We will be looking at continuous-wave operation, in which we evolve the system under a continuous-wave source until a steady state is reached both for the optical oscillations and the free-carrier distribution. In that regime, $\frac{dN_f}{dt} = 0$, and

$$ N_f = \frac{1}{\tau}\frac{8}{3}\frac{c_0^2 \varepsilon_0^2 n_0^2 \beta}{8 q_e \hbar \omega} |E|^4 $$

This means that the free-carrier polarization density $P_{FCA}$ is proportional to $\sigma / \tau$, which allows us to make a simplifying adjustment to be able to run the FDTD simulation within a reasonable number of time steps. Namely, the typical $\tau$ in that system is on the order of nanoseconds, which is much larger than the optical period, and too long for the FDTD simulation. However, we can simultaneously decrease $\tau$ by a factor and increase $\sigma$ by the same factor, such that the steady-state concentration remains the same.

For this illustration, we also will not be simulating the whole 4.8cm waveguide from the paper. We can scale the TPA coefficient $\beta$, making the overall nonlinearity stronger, while correspondingly shortening the waveguide. This is a valid modification to the setup since both the two-photon absorption, and the free-carrier concentration $N_f$, and thus the free-carrier absorption, are proportional to $\beta$.

Now we can define a function to generate the simulation.

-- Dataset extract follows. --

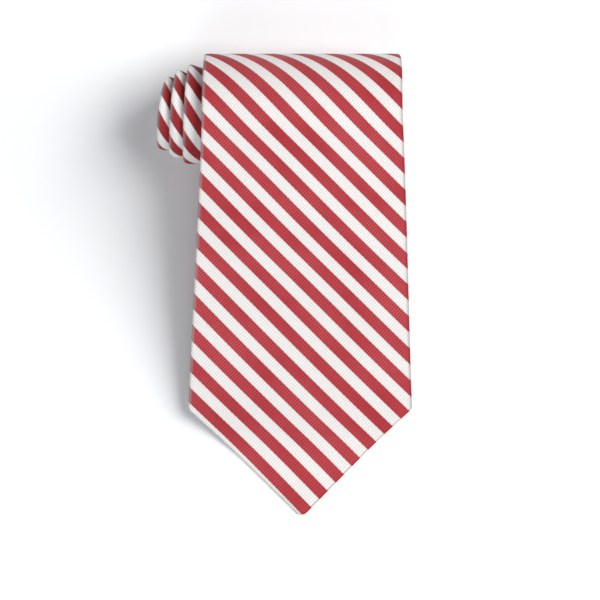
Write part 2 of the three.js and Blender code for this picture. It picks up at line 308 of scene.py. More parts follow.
    def lie(self, s, across, out):
        """The place of each point, in metres."""
        s, across, out = np.broadcast_arrays(*(np.asarray(v, float) for v in (s, across, out)))
        out = out + self.wave(s, across) + self.flare(s, across + self.half_width(s))
        angle = self.angle_at(s)
        bend = np.clip((s - self.flat_length) / self.lift_radius, 0, self.slope)
        beyond = np.clip(s - self.flat_length - self.lift_radius * self.slope, 0, None)
        flap_y = self.point_y + np.minimum(s, self.flat_length) + self.lift_radius * np.sin(bend)
        flap_y = flap_y + beyond * math.cos(self.slope) - out * np.sin(bend)
        flap_z = self.face + self.lift_radius * (1 - np.cos(bend)) + beyond * math.sin(self.slope)
        flap_z = flap_z + out * np.cos(bend)
        reach = self.radius(angle) + out
        wound = s > self.flap_length
        y = np.where(wound, self.coil_y + reach * np.sin(angle), flap_y)
        z = np.where(wound, self.coil_z + reach * np.cos(angle), flap_z)
        x = self.centre_x + self.side_shift(s, angle) + self.lean(s) + across
        return np.stack((x, y, np.maximum(z, 0.01)), axis=-1) * MM

    def stations(self, start, end, steps_per_turn):
        """Distances along the strip, evenly spaced on the flap and evenly turned on the coil."""
        on_flap = np.arange(0, self.flap_length, self.FLAP_STEP)
        last = self.angle_at(self.tie_length)
        turned = np.arange(-self.slope, last + 0.2, TURN / steps_per_turn)
        places = np.concatenate((on_flap, self.distance_at(turned), self.point_stations()))
        places = np.unique(places[(places > start + 0.05) & (places < end - 0.05)])
        places = places[np.concatenate(([True], np.diff(places) > 0.04))]
        return np.concatenate(([start], places, [end]))

    def point_stations(self):
        """Closer distances at both points and their corners."""
        near = np.array((0.15, 0.3, 0.5, 0.8, 1.2, 1.7, 2.2))
        corner = np.linspace(-3, 3, 13)
        return np.concatenate(
            (near, self.tie_length - near, self.blade_corner + corner, self.tail_corner + corner)
        )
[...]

Note that we will not be including the doped silicon regions and the electrodes, as the authors say that they have verified that their introduction does not affect the light propagation in the linear regime.

We can examine the simulation and the time signal of the CW source. Note: the simulation axes do not have the physical aspect ratio as the simulation is very long along x.

We will first examine the waveguide mode to make sure we have what we expect.

Indeed the mode looks like the fundamental waveguide mode, and the mode area of ~1.6 μm$^2$ matches the value given in the paper. Since we shortened the waveguide by a factor of 1000, we need to amplify the linear loss by the same factor to account for it. Here the loss of ~350 dB/cm is what we expect (0.35 dB/cm x 1000).

Now we will run FDTD simulations with three different values for the carrier lifetime, over an array of input powers.

We can examine the flux-time dependence of the longest-lifetime simulation at the highest input power.

Similarly we can plot the auxiliary field profile, which is related to the nonlinear polarizations, and see if it has reached steady state. Here we plot Nfy since the dominant field is in the $y$ direction. Different components don't interact nonlinearly as a modeling approximation

The output power is just the time-average of the time-dependent flux once steady-state is reached.

Here we turn off the warnings by setting the logging level to "ERROR". This is to prevent many repeated warnings generated from the parameter sweep. In this case, we will get warnings about the field decay not meeting the shutoff condition. Since we inject a CW source, the field will never decay so this is expected. In general, however, we highly advise against turning the warnings off since they can indicate real issues regarding the simulation setup.

Now we can compute this output power for all values of $\tau$ and the input power, and recreate Fig. 2 from the paper. The simulation results here closely match the experimental measurements.